Indie bookstore The Moon closing in Mosque Street by end January

The Moon opened at 37 Mosque Street in September 2018 as a bookstore, cafe and event space. PHOTO: THE MOON

SINGAPORE - Independent bookshop The Moon is closing its brick-and-mortar store in Chinatown at the end of the month, as the Covid-19 pandemic continues to cause churn in the books scene here.

Owner Sarah Naeem, 31, said this was due to high rental costs. As her landlord was intending to increase the rent, she said, she decided not to renew the lease after it is up in February and to scale back instead to a pop-up and online model.

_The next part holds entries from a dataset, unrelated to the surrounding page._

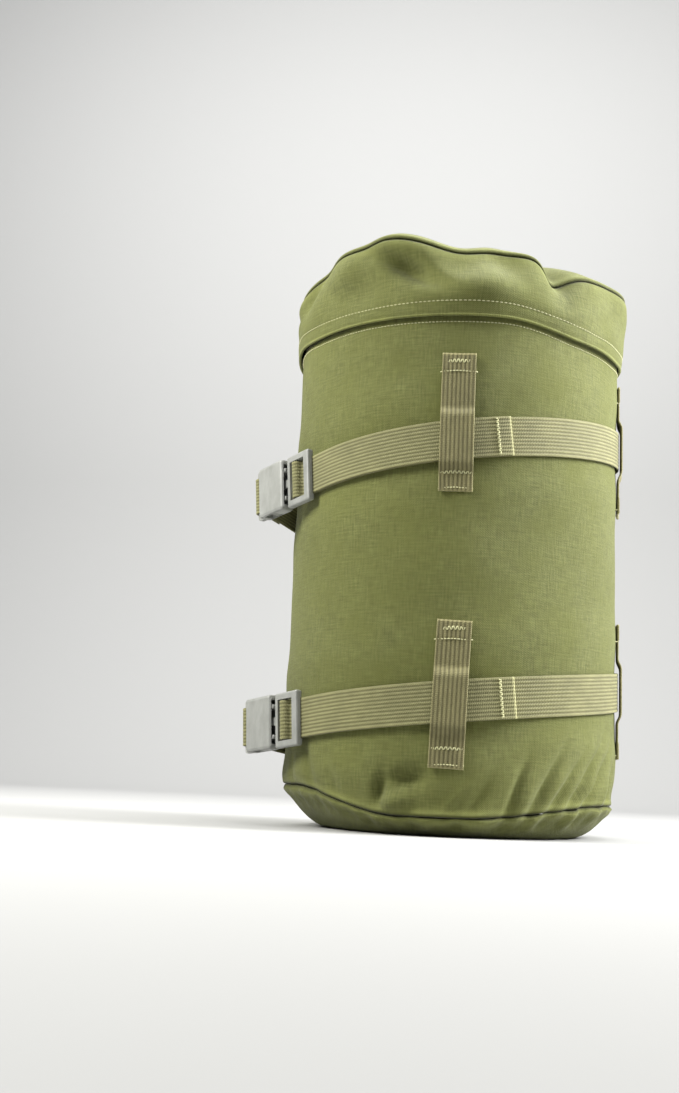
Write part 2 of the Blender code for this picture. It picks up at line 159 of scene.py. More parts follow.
def grid_faces(rows, columns, ring=False):
    r, c = np.meshgrid(np.arange(rows - 1), np.arange(columns if ring else columns - 1), indexing="ij")
    right = (c + 1) % columns
    low, high = r * columns, (r + 1) * columns
    quads = np.stack((low + c, low + right, high + right, high + c), -1)
    return quads.reshape(-1, 4).tolist()


def grid_piece(name, points, uv, fields=None, ring=False, cap=None, thickness=CLOTH_T):
    """A sheet of cloth through a grid of points, given its thickness inwards."""
    rows, columns = points.shape[:2]
    faces = grid_faces(rows, columns, ring)
    if cap == "first":
        faces.append(list(range(columns))[::-1])
    if cap == "last":
        faces.append(list(range((rows - 1) * columns, rows * columns)))
    fields = {key: np.broadcast_to(value, points.shape[:2]).ravel() for key, value in (fields or {}).items()}
    obj = add_piece(name, points.reshape(-1, 3), faces, uv.reshape(-1, 2), fields)
    if thickness:
        solidify = obj.modifiers.new("thickness", "SOLIDIFY")
        solidify.thickness = thickness
        solidify.offset = -1
    return obj


# Materials

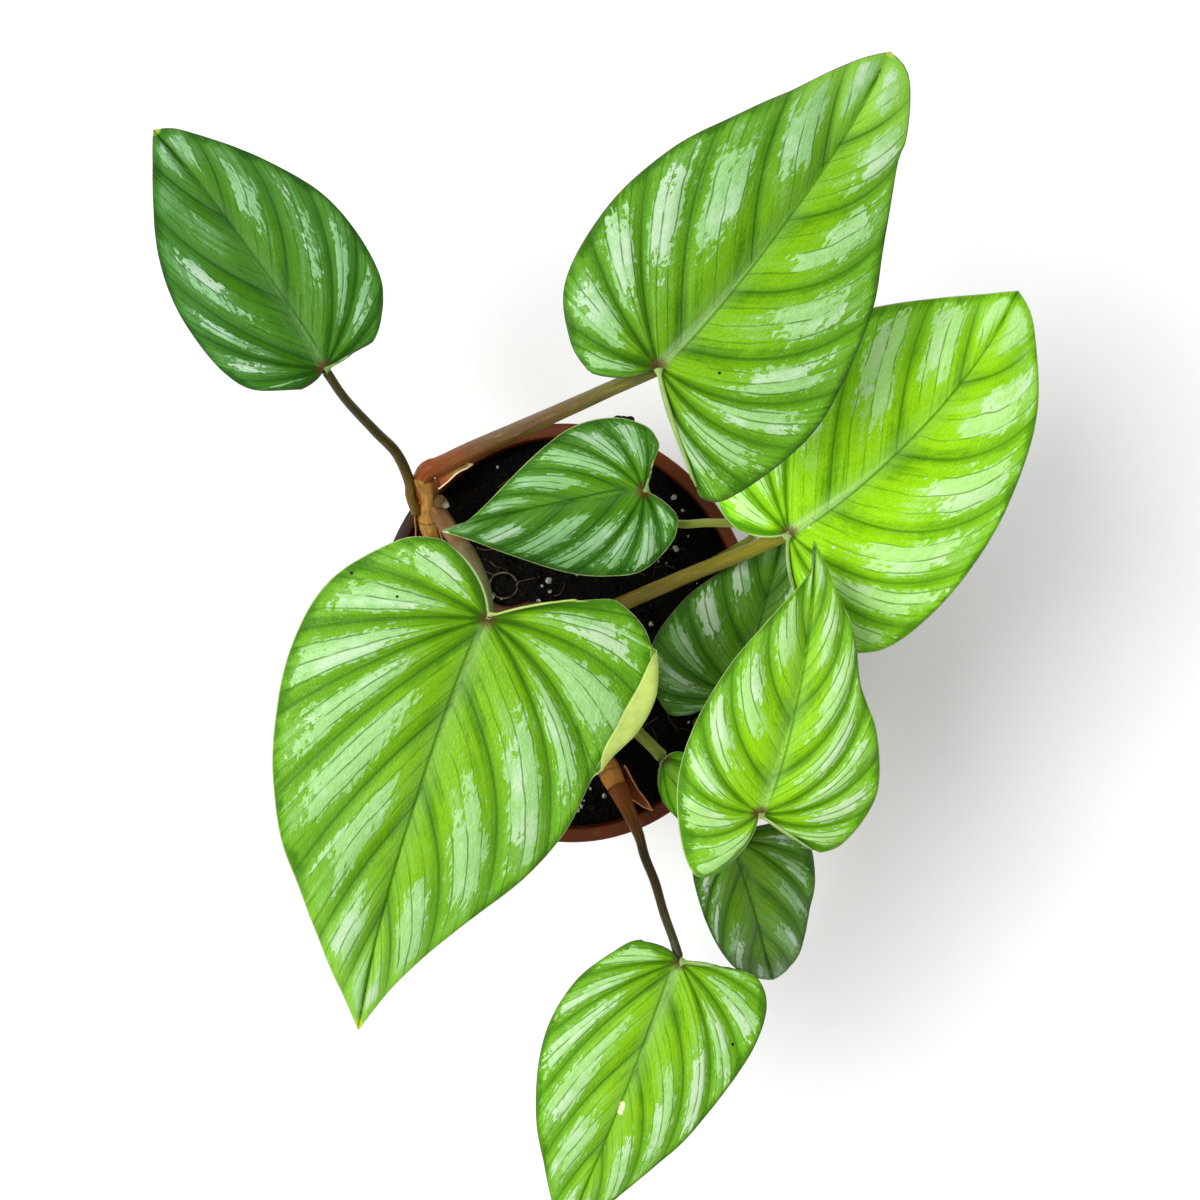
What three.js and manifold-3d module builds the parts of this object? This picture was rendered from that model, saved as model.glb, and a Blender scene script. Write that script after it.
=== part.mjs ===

Despite government aid such as the Jobs Support Scheme, she said that the constant fluctuation in pandemic regulations made it hard to keep the business going.

"I feel like 2020 was still manageable, but 2021 was particularly challenging because the moment a new regulation would come into place, customers would lose steam, the staff would lose steam, I would lose steam.

"It just didn't seem feasible to keep going at this rate."

The Moon opened at 37 Mosque Street in September 2018 as a bookstore, cafe and event space on the first and third floors of a shophouse.

Its last day will be on Jan 31. The preceding weekend, it will hold a "casual closing party" with events such as journalling sessions and book clubs.

At present, the store has 14 staff, but by the end of the month, it will have four full-time and two part-time staff. The rest will be let go.

"It definitely wasn't an easy decision to make," said Ms Naeem. "Everybody cried a lot. I cried a lot when I had to let them know."

The past year has been fraught for Singapore's books scene. Independent bookstore BooksActually shut its Tiong Bahru brick-and-mortar shop in September 2020 to move online. A year later, it came under fire due to a Rice Media expose on owner Kenny Leck's alleged relationships with young female employees.

Huggs-Epigram Coffee Bookshop, founded by publisher Epigram Books and coffee chain Huggs in 2019, had to close temporarily in August last year at the Urban Redevelopment Authority Centre due to struggles with rent, though it reopens this Thursday (Jan 6). In the interim, Epigram ran a pop-up bookshop for five months in Beach Road.

It has not all been bad news, however. In September last year, new Chinese-language bookstore Sea Breeze Books opened in Tanjong Katong Road.

Ms Naeem said she hopes The Moon can return as a brick-and-mortar store someday. "But this is just not the best time for a physical bookstore."